### Information supplied
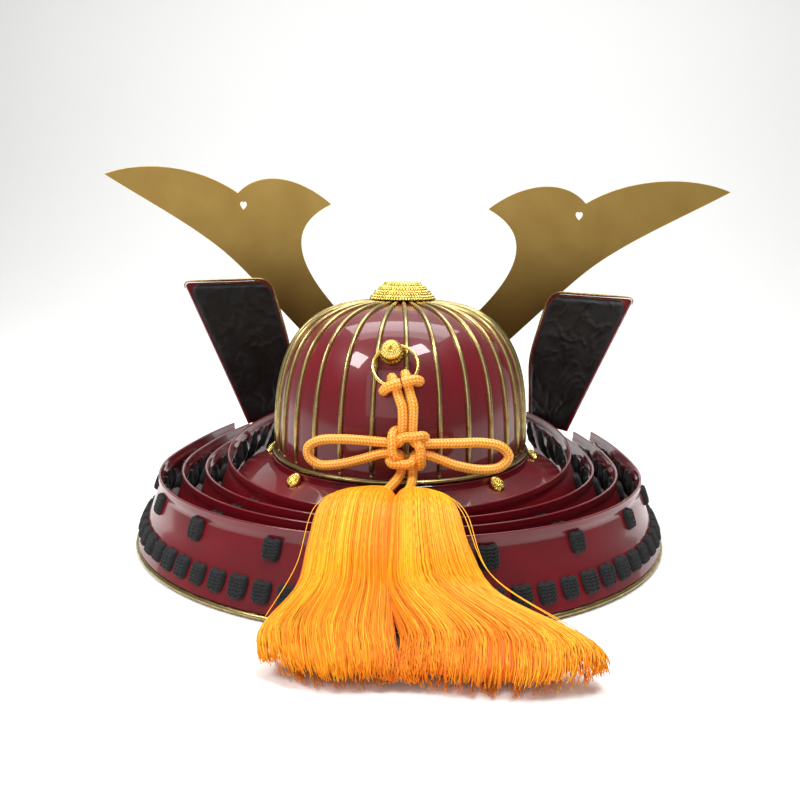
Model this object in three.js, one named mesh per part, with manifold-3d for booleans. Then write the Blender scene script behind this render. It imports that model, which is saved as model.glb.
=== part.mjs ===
// A samurai helmet (kabuto) resting on the rim of its neck guard.
// Millimetres, +Z up. The wearer's face looks along -Y, the back of the neck is at +Y.
import * as THREE from 'three';
import { mergeVertices } from 'three/addons/utils/BufferGeometryUtils.js';
import Module from 'manifold-3d';

const wasm = await Module();
wasm.setup();

const rad = THREE.MathUtils.degToRad;
const V3 = (x, y, z) => new THREE.Vector3(x, y, z);
const range = (n) => Array.from({ length: n }, (_, i) => i);

// ---- driving dimensions -------------------------------------------------
const FIT = 0.3; // clearance between neighbouring pieces
const MERGE = 1e-3; // corners nearer than this are one
const BOWL = { halfWidth: 110, halfLength: 134, base: 72, height: 131, wall: 2, rise: 3.1, round: 3.3 };
const DOME_LEVELS = [0, 0.36, 0.64, 0.83, 0.94, 0.985, 1]; // shares of the dome's height, closer at the crown
const RIBS = { count: 32, halfWidth: 1.7, proud: 2.2, top: 0.9985 };
const SKIRT = { drop: 19, flare: 35, wall: 1.8, sweep: 122, steps: 28 };
const RIVETS = { angles: [-92, -40, 40, 92], radius: 5.6, height: 4, petals: 8 };
const VISOR = { reach: 46, drop: 24, sweep: 50 };
const LAMES = { count: 4, halfWidth: 150, widthStep: 20, back: 179, backStep: 13, top: 66, topStep: 2, wall: 2, flare: 20, steps: 28 };
const LAME_FRONT = { reach: [200, 300, 350, 400], end: [116, 128, 140, 152], bottom: 4.6 };
const LAME_PROFILE = [[0, 2], [5, 2.2], [9, 1.2], [28, 8]]; // depth below the top edge, outer offset
const FIRST_LAME_RISE = 0.07; // the first lame climbs towards the face
const RIM = { inside: 2.6, outside: 2.9 }; // half widths of the bead about the last lame's foot
const LACING = { pitch: 18, width: 12, height: 15, proud: 2.6, rowHeight: 17.5, sparse: 13, innerStep: 2, sparseDrop: 15.5 };
const BAND = { thick: 2, height: 4, behind: 0.9 }; // strips that join a row of lacing, inside or behind its blocks
const HORN = { plane: -152, thick: 1.4, heart: 3.4 };
const HORN_ROOT = { inner: [67, 178.5], outer: [108, 156], slant: [-0.707, -0.707] }; // edges slant to the middle
const HOLDER = { thick: 7, tab: 22 };
const CREST = { lean: -0.0227, pivot: 250, shift: 5 }; // the crest sits a little crooked on its boss
const FLAP = { wall: 2.2, lining: 1.2, border: 2.5, trim: 1.3, cornerIn: 14, cornerOut: 8, bow: 8, rightRise: 9 };
/** Corners of the flap on the +X side: foot and head of its fold edge, foot and head of its free edge. */
const FLAP_CORNERS = {
  foldFoot: V3(126.6, -119, 76), foldHead: V3(139, -95, 209), freeFoot: V3(158, -70, 76), freeHead: V3(208, -35, 207),
};
/** Tiers of the top ornament, from its foot up: radius at each tier's foot, and the tier's height. */
const TOP_ORNAMENT = {
  clear: 2.9, boss: 17, petals: 14,
  tiers: [{ radius: 30, rise: 4.2 }, { radius: 26.5, rise: 4 }, { radius: 22.5, rise: 3.8 }, { radius: 18, rise: 3.2 }],
};
const KNOB = { height: 169, base: 9.2, head: 8.6, stem: 3 };
const RING = { radius: 17, wire: 1.35, hang: [-0.3, 0.53, -0.79] };
const CORD = { radius: 2.65, sides: 8, steps: 76 };
const KNOT = { x: -14.5, y: 147.5, z: 103.5, reach: 11, corner: 13.8, layer: 7.2, pair: 4.1 };
/** The knot's two ears as [right, near, up] from its middle. */
const EARS = {
  left: [
    [-18, 0, -4], [-34, 0, -9], [-52, -1, -13.6], [-66, -3, -14.4], [-73.5, -4, -9], [-74, -4, -2], [-66, -3, 3.6],
    [-50, -1, 5.6], [-34, 0, 5.4], [-18, 0, 4.4]],
  right: [
    [18, 0, 4.2], [36, 0, 5], [56, -1, 5.6], [69, -3, 2.4], [74.5, -4, -5], [69, -3, -12.4], [56, -1, -14.6],
    [36, 0, -11.6], [18, 0, -5.2]],
};
/** Sections down the tassels: how far back and how high, the section's thickness, then middle and width of each. */
const TASSEL_SECTIONS = [
  { back: 170, high: 75, thick: 11, first: [-18, 13], second: [2, 13] },
  { back: 180, high: 75, thick: 16, first: [-26.5, 32], second: [11.5, 37] },
  { back: 213, high: 77, thick: 20.5, first: [-31, 43], second: [16.5, 47] },
  { back: 240, high: 60, thick: 24.5, first: [-35.5, 51], second: [18, 51] },
  { back: 258, high: 38, thick: 25, first: [-45, 69], second: [20, 60] },
  { back: 281, high: 21, thick: 22, first: [-77, 110], second: [30, 88] },
  { back: 300, high: 12, thick: 17, first: [-81, 116], second: [27.5, 91] },
  { back: 315, high: 5, thick: 9, first: [-79, 106], second: [21.5, 79] },
];
const TASSEL_LOCKS = 4;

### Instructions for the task
In the listing above, please print only the lines from the first one to the line where "const range = (n)" appears, exactly as written, both of those lines included.

### Exercise output
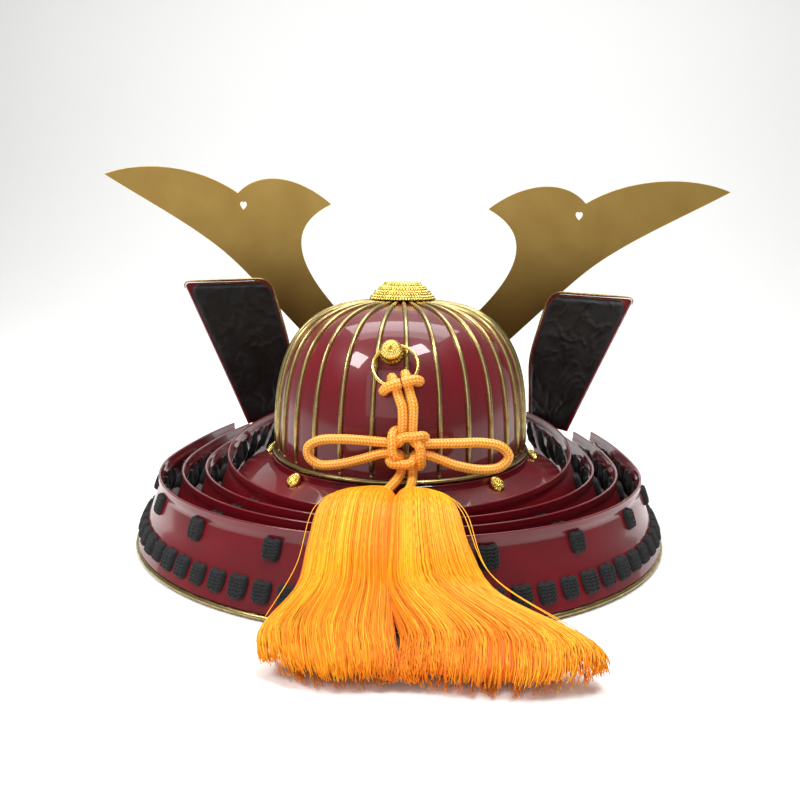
Model this object in three.js, one named mesh per part, with manifold-3d for booleans. Then write the Blender scene script behind this render. It imports that model, which is saved as model.glb.
=== part.mjs ===
// A samurai helmet (kabuto) resting on the rim of its neck guard.
// Millimetres, +Z up. The wearer's face looks along -Y, the back of the neck is at +Y.
import * as THREE from 'three';
import { mergeVertices } from 'three/addons/utils/BufferGeometryUtils.js';
import Module from 'manifold-3d';

const wasm = await Module();
wasm.setup();

const rad = THREE.MathUtils.degToRad;
const V3 = (x, y, z) => new THREE.Vector3(x, y, z);
const range = (n) => Array.from({ length: n }, (_, i) => i);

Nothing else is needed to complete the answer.